Sunday, February 27, 2011
the feminine question interests me profoundly for i am a woman who has benefited tremendously from our mothers and grandmothers steering the winds of change. i was born in the mid 60's, growing up in the late 60's and 70's. by the time the glitzy and sparkling decade of the 80's rolled around, i was in high school and well on my way to forming the opinions and attitudes that would continue to shape my life. there was nothing off-limits to me. anything i wanted to do or become was available to me. and i recognize the fortune that afforded me. but only to the fullest extent now that i'm in my mid 40s and can look back.

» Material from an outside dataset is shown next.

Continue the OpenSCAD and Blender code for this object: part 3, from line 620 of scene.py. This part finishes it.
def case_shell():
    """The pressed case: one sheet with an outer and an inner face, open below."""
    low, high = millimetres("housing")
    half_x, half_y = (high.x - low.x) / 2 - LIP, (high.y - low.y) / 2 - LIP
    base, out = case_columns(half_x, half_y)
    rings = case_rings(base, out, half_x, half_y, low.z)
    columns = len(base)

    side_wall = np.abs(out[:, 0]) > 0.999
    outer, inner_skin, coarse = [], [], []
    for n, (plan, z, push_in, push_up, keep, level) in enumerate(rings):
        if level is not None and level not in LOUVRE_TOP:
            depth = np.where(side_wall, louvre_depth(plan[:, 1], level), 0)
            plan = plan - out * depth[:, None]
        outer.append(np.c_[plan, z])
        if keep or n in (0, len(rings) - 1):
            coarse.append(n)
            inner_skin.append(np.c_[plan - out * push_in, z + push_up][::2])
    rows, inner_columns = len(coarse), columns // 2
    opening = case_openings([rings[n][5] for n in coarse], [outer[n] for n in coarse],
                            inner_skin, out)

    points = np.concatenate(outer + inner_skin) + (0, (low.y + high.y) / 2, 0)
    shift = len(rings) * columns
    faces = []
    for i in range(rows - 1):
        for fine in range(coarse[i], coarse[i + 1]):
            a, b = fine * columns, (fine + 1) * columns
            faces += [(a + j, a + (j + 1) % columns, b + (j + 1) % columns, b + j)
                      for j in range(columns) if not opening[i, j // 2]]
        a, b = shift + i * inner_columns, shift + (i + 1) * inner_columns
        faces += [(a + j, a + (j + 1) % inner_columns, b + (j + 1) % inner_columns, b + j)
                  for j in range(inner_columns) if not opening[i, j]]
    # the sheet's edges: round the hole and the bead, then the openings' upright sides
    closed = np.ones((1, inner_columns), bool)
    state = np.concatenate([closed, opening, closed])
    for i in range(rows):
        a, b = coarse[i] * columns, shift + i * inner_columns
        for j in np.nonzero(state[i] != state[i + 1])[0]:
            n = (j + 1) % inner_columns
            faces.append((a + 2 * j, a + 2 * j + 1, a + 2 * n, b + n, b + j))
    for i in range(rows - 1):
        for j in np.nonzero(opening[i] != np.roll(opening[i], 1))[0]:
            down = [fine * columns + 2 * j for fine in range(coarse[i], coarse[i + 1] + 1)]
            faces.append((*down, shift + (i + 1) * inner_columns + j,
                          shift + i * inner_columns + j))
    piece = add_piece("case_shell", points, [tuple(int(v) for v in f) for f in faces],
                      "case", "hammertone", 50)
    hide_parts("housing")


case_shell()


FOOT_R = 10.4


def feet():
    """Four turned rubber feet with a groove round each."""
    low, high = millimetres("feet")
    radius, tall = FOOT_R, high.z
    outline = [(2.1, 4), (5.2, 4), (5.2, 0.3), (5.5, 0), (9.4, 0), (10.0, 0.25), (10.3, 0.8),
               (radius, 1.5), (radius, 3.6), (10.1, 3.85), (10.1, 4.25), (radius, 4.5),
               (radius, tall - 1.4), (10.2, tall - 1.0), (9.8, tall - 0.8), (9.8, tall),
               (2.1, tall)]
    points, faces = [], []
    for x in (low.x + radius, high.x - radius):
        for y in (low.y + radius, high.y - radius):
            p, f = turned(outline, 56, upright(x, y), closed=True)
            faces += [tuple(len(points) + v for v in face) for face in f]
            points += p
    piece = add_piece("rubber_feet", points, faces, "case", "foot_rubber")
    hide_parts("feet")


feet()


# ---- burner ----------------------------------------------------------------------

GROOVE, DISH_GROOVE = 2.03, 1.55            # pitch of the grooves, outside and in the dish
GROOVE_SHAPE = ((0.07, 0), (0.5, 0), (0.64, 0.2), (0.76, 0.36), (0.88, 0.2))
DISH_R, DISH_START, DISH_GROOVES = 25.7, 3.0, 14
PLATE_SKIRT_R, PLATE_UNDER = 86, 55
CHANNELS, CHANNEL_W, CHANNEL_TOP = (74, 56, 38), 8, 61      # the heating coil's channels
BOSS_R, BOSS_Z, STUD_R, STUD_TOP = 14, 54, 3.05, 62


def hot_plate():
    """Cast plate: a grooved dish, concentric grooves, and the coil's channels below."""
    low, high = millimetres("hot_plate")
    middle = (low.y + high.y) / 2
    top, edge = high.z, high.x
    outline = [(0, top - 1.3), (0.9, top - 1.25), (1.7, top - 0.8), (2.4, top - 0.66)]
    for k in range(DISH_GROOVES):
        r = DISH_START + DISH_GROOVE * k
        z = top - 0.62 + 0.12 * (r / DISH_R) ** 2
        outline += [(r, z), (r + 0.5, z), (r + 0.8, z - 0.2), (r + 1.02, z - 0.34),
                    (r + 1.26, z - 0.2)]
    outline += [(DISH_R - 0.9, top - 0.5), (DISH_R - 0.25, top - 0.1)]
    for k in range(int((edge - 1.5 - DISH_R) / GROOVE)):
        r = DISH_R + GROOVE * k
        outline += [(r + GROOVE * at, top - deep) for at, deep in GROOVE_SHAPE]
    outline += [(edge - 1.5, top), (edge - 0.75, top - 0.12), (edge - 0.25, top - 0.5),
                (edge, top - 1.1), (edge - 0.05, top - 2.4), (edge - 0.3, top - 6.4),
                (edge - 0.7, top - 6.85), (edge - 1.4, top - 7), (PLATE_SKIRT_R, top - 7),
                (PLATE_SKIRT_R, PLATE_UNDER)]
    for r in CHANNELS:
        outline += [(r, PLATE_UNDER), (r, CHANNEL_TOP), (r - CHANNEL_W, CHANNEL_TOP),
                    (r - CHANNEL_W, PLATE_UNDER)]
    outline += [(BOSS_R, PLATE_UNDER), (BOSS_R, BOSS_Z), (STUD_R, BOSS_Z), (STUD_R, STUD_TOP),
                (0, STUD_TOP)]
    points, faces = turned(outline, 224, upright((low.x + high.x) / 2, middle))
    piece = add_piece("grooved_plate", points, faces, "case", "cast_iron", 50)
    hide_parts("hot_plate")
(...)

when i was 12 i opened a bank account with my parents to save for my medical school tuition. i was going to be a doctor. i was certain. yet when i became a high school student and the sciences and maths were a source of constant frustration and even tears, my career plans changed to the field of law. for i was determined that no one was going to take advantage of me. doctor, lawyer, ceo....that's how you got respect. i had grown up with gloria steinem and ms. magazine. i didn't need to learn about the ideas i should have and the equality i should expect, it was just there, within me. i was never going to marry, although i loved children and idea of having a family...i would do that on my own. i had too much to prove. although my parents marriage was a solid autonomous union, i could do better than that. and if i did ever marry, no man should expect me to be his little wife. i was better than that. what i didn't recognize was how blindly i was embracing the hard-nosed and self-righteous policies that had created such a divide between the sexes in the first place, only in reverse.

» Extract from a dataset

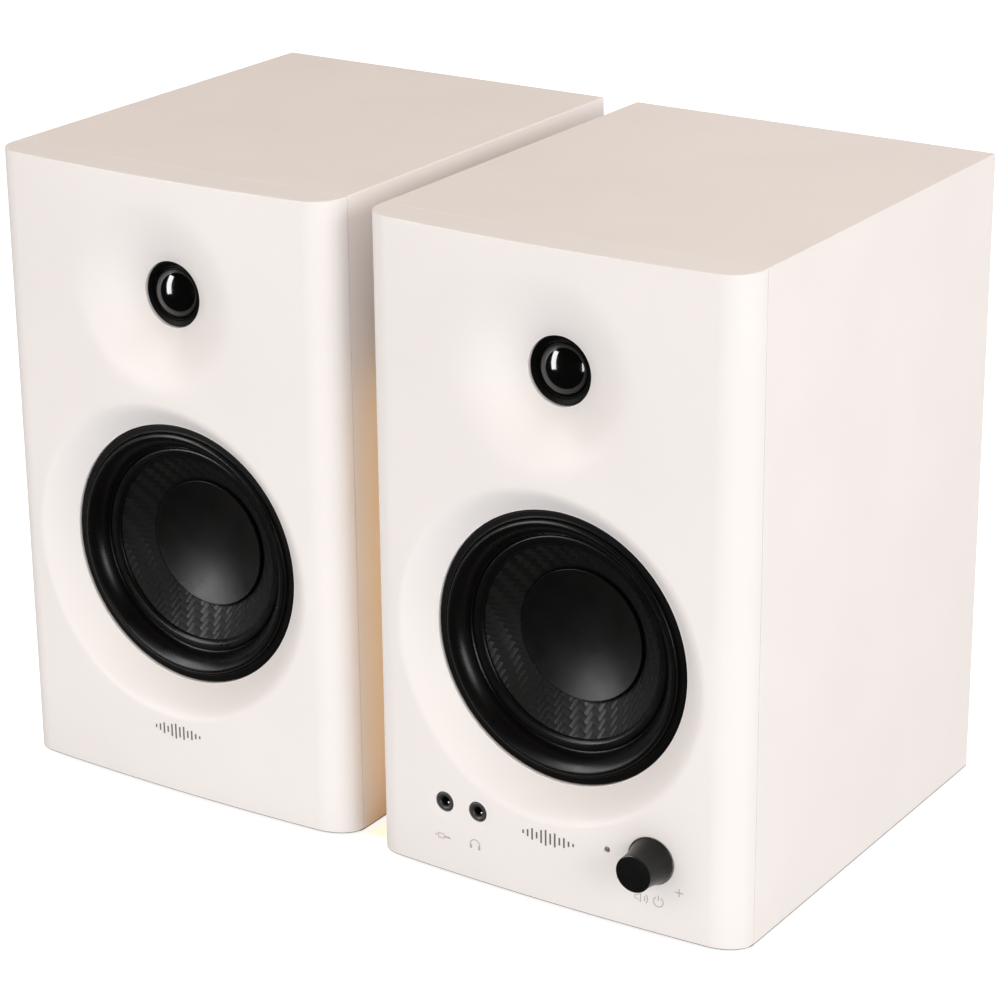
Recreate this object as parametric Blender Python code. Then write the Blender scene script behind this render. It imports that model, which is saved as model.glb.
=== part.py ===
"""A pair of compact two-way desktop speakers, one active and one passive.

Metres, +Z up, fronts facing -Y. Each speaker is modelled around an empty on its centre plane.
Local y is 0 at the plane behind the baffle that the drivers are mounted on and grows to the back,
local z is 0 at the cabinet's underside.
"""

import math

import bmesh
import bpy

# Driving dimensions
CABINET_WIDTH = 0.140
CABINET_HEIGHT = 0.2264
CABINET_DEPTH = 0.1588
WALL = 0.010
FOOT_HEIGHT = 0.0016
SPEAKER_PITCH = 0.1537
FIT_GAP = 0.0003

# Front baffle
BAFFLE_THICKNESS = 0.0143
SEAM_Y = 0.0013
UNDERCUT_RISE = 0.0030
BOW_RADIUS = 0.739
CORNER_RADIUS = 0.011
CONTROL_HEIGHT = 0.0284
AUX_JACK_X = -0.0398
HEADPHONE_JACK_X = -0.0263
STATUS_LIGHT_X = 0.0239
VOLUME_X = 0.0398

# Woofer
WOOFER_Z = 0.0894
WOOFER_HOLE = 0.0472
WOOFER_DISH = 0.0585
DISH_FLOOR_Y = -0.0040
WOOFER_FLANGE = 0.0560
ROLL_OUTER = 0.0443
ROLL_INNER = 0.0380
CONE_RIM = 0.0332
CONE_NECK = 0.0130
CAP_RADIUS = 0.0228
CAP_DEPTH = 0.0035
COIL_RADIUS = 0.0125
MAGNET_RADIUS = 0.0360

# Tweeter
TWEETER_Z = 0.1835
TWEETER_HOLE = 0.0116
TWEETER_DISH = 0.0345
DOME_RADIUS = 0.0088
DOME_RISE = 0.0040

# Volume control
KNOB_BASE = 0.0080
KNOB_FACE = 0.0063
KNOB_BACK_Y = -0.0127
KNOB_FRONT_Y = -0.0243
SHAFT_RADIUS = 0.0028

# Rear
PANEL_Y = 0.1453
PANEL_THICKNESS = 0.010
PLATE_Y = 0.1556
PLATE_THICKNESS = 0.0020
PLATE_WIDTH = 0.108
PLATE_LOW = 0.016
PLATE_HIGH = 0.142
PORT_Z = 0.180
PORT_RADIUS = 0.0200
PORT_HOLE = 0.0275
PORT_START_Y = 0.0700
TRIM_KNOB_END_Y = 0.1732
TERMINAL_Z = 0.056
LEVER_TILT = math.radians(28)

# The box of the pair runs from the volume knob's face to the trim knobs' faces.
ORIGIN_Y = -(KNOB_FRONT_Y + TRIM_KNOB_END_Y) / 2

# Facets around a full turn
LARGE = 32
MEDIUM = 20
SMALL = 12

MERGE_DISTANCE = 1e-6
SMOOTH_ANGLE = math.radians(35)


# Helpers

def clear_scene():
    for obj in list(bpy.data.objects):
        bpy.data.objects.remove(obj, do_unlink=True)


def make_look(name, color, roughness, metallic=0.0):
    look = bpy.data.materials.new(name)
    look.use_nodes = True
    shader = look.node_tree.nodes["Principled BSDF"]
    shader.inputs["Base Color"].default_value = (*color, 1.0)
    shader.inputs["Roughness"].default_value = roughness
    shader.inputs["Metallic"].default_value = metallic
    return look


def add_object(name, bm, look, parent, location):
    bmesh.ops.remove_doubles(bm, verts=bm.verts, dist=MERGE_DISTANCE)
    bmesh.ops.recalc_face_normals(bm, faces=bm.faces)
    mesh = bpy.data.meshes.new(name)
    bm.to_mesh(mesh)
    bm.free()
    mesh.shade_smooth()
    mesh.set_sharp_from_angle(angle=SMOOTH_ANGLE)
    if look:
        mesh.materials.append(look)
    obj = bpy.data.objects.new(name, mesh)
    bpy.context.collection.objects.link(obj)
    obj.parent = parent
    obj.location = location
    return obj


def turned(name, profile, look, parent, location, segments):
    """A body turned about its own Y axis.

    The profile is a loop of (radius, y) points, or a chain with both ends on the axis.
    """
    bm = bmesh.new()
    verts = [bm.verts.new((radius, y, 0)) for radius, y in profile]
    edges = [bm.edges.new(pair) for pair in zip(verts, verts[1:])]
    if profile[0][0] > 0:
        edges.append(bm.edges.new((verts[-1], verts[0])))
    bmesh.ops.spin(
        bm, geom=verts + edges, cent=(0, 0, 0), axis=(0, 1, 0), dvec=(0, 0, 0),
        angle=2 * math.pi, steps=segments, use_merge=True, use_duplicate=False,
    )
    return add_object(name, bm, look, parent, location)


def rod(name, radius, start, end, look, parent, location, segments=SMALL):
    """A solid cylinder along Y."""
    profile = [(0, start), (radius, start), (radius, end), (0, end)]
    return turned(name, profile, look, parent, location, segments)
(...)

and with these opinions i entered university, ready to move on to law school as quickly as i could. but thankfully, i was diverted once more. i took an art class as an elective, partly because i was fascinated with an artist boy who was going to be in the class, although i would never have admitted that then. that class led to another. and then, because my parents had so lovingly taught me that my decisions were mine to make and had given me the confidence to trust my innate, i walked away from my history degree and declared myself as an art major. i would be a painter. i would stomp on the capitalist, male dominated art world. and i tried in my own little way. i painted for years. i painted aggressively, strangling my frustrations with oil on canvas. in your face fucking patriarchal society.

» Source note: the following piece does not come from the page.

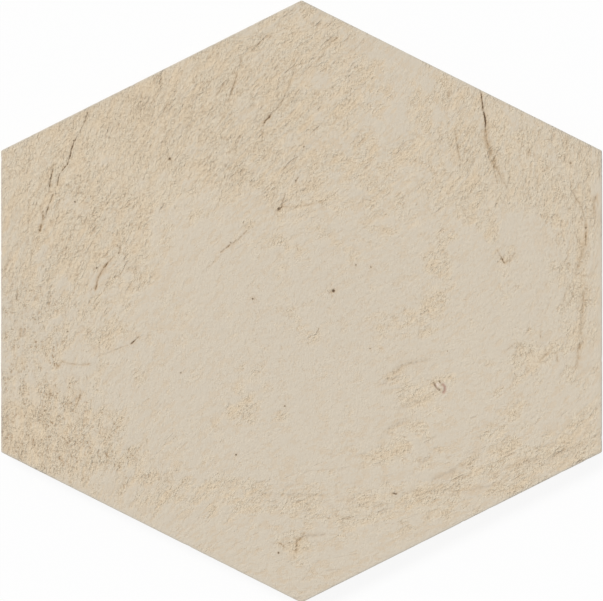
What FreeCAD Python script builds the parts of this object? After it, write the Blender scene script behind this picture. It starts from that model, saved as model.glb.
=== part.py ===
# A hexagonal floor tile with a hand-moulded face, dry-pressed and fired as one piece of ceramic.
# It lies face up: the origin is at the middle of the back, +Z is up, and +Y runs to one of the two points.
# Seen from above it has an upright side to the left and to the right, and a point at each end.
# Its face edge is softened by an arris, its sides are straight above a shoulder and draw in below it,
# and its back is keyed for the adhesive with a honeycomb of shallow tapered pockets inside a plain rim.
# All sizes are in millimetres.
import FreeCAD
import Part
import math
import os

# The outline.
across_sides = 240.0
point_to_point = 240.6
upright_side = 120.4
corner_radius = 1.0

# The edge, from the face down to the back.
thickness = 10.0
face_arris = 0.5
shoulder_height = 4.5
back_inset = 0.9
back_arris = 0.4

# The key on the back.
rim_width = 7.0
pocket_pitch = 20.0
rib_width = 3.4
pocket_depth = 0.8
pocket_taper = 0.4
smallest_pocket_share = 0.2
cell_sides = 6

node_name = "hexagon_tile"


def corner_points():
    """The six sharp corners of the outline, anticlockwise from the point at +Y."""
    side_x = across_sides / 2
    point_y = point_to_point / 2
    side_y = upright_side / 2
    west_half = [(0, point_y), (-side_x, side_y), (-side_x, -side_y)]
    east_half = [(-x, -y) for x, y in west_half]
    return [FreeCAD.Vector(x, y, 0) for x, y in west_half + east_half]


def outline_face(inset, level):
    """The outline as a flat face, moved in by inset on every side, with round corners, at height level."""
    sharp = Part.Face(Part.makePolygon(corner_points() + corner_points()[:1]))
    rounded = sharp.makeOffset2D(-(inset + corner_radius)).makeOffset2D(corner_radius)
    face = Part.Face(rounded.Wires[0])
    face.translate(FreeCAD.Vector(0, 0, level))
    return face


def edges_at(solid, level):
    """The edges of a solid that lie wholly at height level."""
    tolerance = 1e-6
    return [
        edge
        for edge in solid.Edges
        if abs(edge.BoundBox.ZMin - level) < tolerance and abs(edge.BoundBox.ZMax - level) < tolerance
    ]


def pressed_blank():
    """The tile without its key: drafted below the shoulder, straight above it, with both arrises."""
    at_back = outline_face(back_inset, 0)
    at_shoulder = outline_face(0, shoulder_height)
    drafted = Part.makeLoft([at_back.OuterWire, at_shoulder.OuterWire], True, True)
    straight = at_shoulder.extrude(FreeCAD.Vector(0, 0, thickness - shoulder_height))
    blank = drafted.fuse(straight).removeSplitter()
    blank = blank.makeFillet(face_arris, edges_at(blank, thickness))
    return blank.makeFillet(back_arris, edges_at(blank, 0))


def pocket_centres():
    """The middles of a honeycomb's cells, with the middle of a rib at the origin, out past the outline."""
    row_height = pocket_pitch * math.sin(2 * math.pi / cell_sides)
    rows = math.ceil(point_to_point / 2 / row_height)
    columns = math.ceil(across_sides / 2 / pocket_pitch) + 1
    for row in range(-rows, rows + 1):
        row_shift = pocket_pitch / 2 if row % 2 == 0 else 0
        for column in range(-columns, columns + 1):
            yield FreeCAD.Vector(column * pocket_pitch + row_shift, row * row_height, 0)


def cell_face(centre):
    """One whole honeycomb cell's mouth, which has its points at +Y and -Y as the tile has."""
    point_radius = (pocket_pitch - rib_width) / 2 / math.cos(math.pi / cell_sides)
    turn = FreeCAD.Vector(0, point_radius, 0)
    spin = FreeCAD.Rotation(FreeCAD.Vector(0, 0, 1), 360 / cell_sides)
    corners = []
    for _ in range(cell_sides):
        corners.append(centre + turn)
        turn = spin.multVec(turn)
    return Part.Face(Part.makePolygon(corners + corners[:1]))


def key_pockets():
    """Every pocket of the key, cut off at the rim, and left out where only a scrap of its cell is inside."""
    field = outline_face(rim_width, 0)
    whole_area = cell_face(FreeCAD.Vector(0, 0, 0)).Area
    pockets = []
    for centre in pocket_centres():
        inside = cell_face(centre).common(field)
        if inside.Area < smallest_pocket_share * whole_area:
            continue
        mouth = inside.Faces[0]
        floor = mouth.makeOffset2D(-pocket_taper)
        floor.translate(FreeCAD.Vector(0, 0, pocket_depth))
        pockets.append(Part.makeLoft([mouth.OuterWire, floor.Wires[0]], True, True))
    return pockets


def hexagon_tile():
    """The whole tile as one solid."""
    return pressed_blank().cut(Part.Compound(key_pockets()))


os.makedirs("parts", exist_ok=True)
tile = hexagon_tile()
tile.exportStep("parts/" + node_name + ".step")
print(node_name, "valid", tile.isValid(), "solids", len(tile.Solids), "faces", len(tile.Faces))
print("volume in cubic centimetres", round(tile.Volume / 1000, 2))
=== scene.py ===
# A hexagonal floor tile of cream clay, with the face that a hand and a trowel left on it.
# The whole tile is one closed mesh: a finely divided face with its relief carved into it, the arris and sides
# as rings round the face, and the keyed back with its honeycomb of pockets.
# Lengths are in millimetres until the mesh is made, which is in metres.
import math

import bpy
import numpy as np
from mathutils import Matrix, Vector
from mathutils.geometry import delaunay_2d_cdt


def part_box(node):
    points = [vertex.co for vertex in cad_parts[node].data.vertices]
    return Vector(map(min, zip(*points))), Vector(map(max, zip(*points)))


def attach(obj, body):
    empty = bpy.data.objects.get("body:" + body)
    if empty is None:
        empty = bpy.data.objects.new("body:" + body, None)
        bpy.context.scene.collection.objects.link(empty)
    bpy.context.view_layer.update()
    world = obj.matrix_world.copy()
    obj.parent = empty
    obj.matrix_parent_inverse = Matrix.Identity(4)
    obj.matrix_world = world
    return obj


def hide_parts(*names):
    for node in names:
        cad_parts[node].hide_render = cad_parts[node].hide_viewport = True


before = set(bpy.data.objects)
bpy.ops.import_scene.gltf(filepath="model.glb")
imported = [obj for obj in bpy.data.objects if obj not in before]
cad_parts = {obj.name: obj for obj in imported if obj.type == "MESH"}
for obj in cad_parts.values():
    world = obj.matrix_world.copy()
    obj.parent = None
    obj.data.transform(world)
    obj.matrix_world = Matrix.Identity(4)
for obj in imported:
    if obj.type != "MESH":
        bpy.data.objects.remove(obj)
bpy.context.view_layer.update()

MM = 0.001
NODE = "hexagon_tile"

# The outline and the edge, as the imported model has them.
LOW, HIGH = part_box(NODE)
HALF_ACROSS = (HIGH.x - LOW.x) / 2 / MM
TOP_LEVEL = HIGH.z / MM
POINT_TO_POINT = 240.6
UPRIGHT_SIDE = 120.4
CORNER_RADIUS = 1.0
FACE_ARRIS = 0.5
SHOULDER_LEVEL = 4.5
BACK_INSET = 0.9
BACK_ARRIS = 0.4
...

yet, thankfully, somewhere along the way, gradually i realized i was tired of getting what i wanted in an aggressive 'anti' way. i wondered what i was trying to prove. i only wanted to be respected for the woman i was, not the woman the ideology insisted it was my right to be. i knew my rights. it was my right to be accepted and respected as a woman. by men and women alike. i would not accept the self-loathing of traditional feminism any longer.
as i was doing what i needed to do to find my path and my place in this crazy world i began to embrace the person who emerged. i had been condemning who i was out of fear that i would be seen as weak. but instead of the patriarchy determining my future in reverse, i was about to determine it on my own.
it was a lovely, long and organic trail of self-discovery that finds me today, happily ensconced in a world of my own making, living with my wonderful husband, surrounded with amazing friends and family and making quilts for a living. that young woman of 25 years ago would never have imagined this as an option, but she only knew what the intellectuals were telling her. now she's wise enough to know they were wrong.
my own private feminism is simple equality and the opportunity to follow a path of one's own choosing and to see the gleam of pride and respect in the faces of our peers.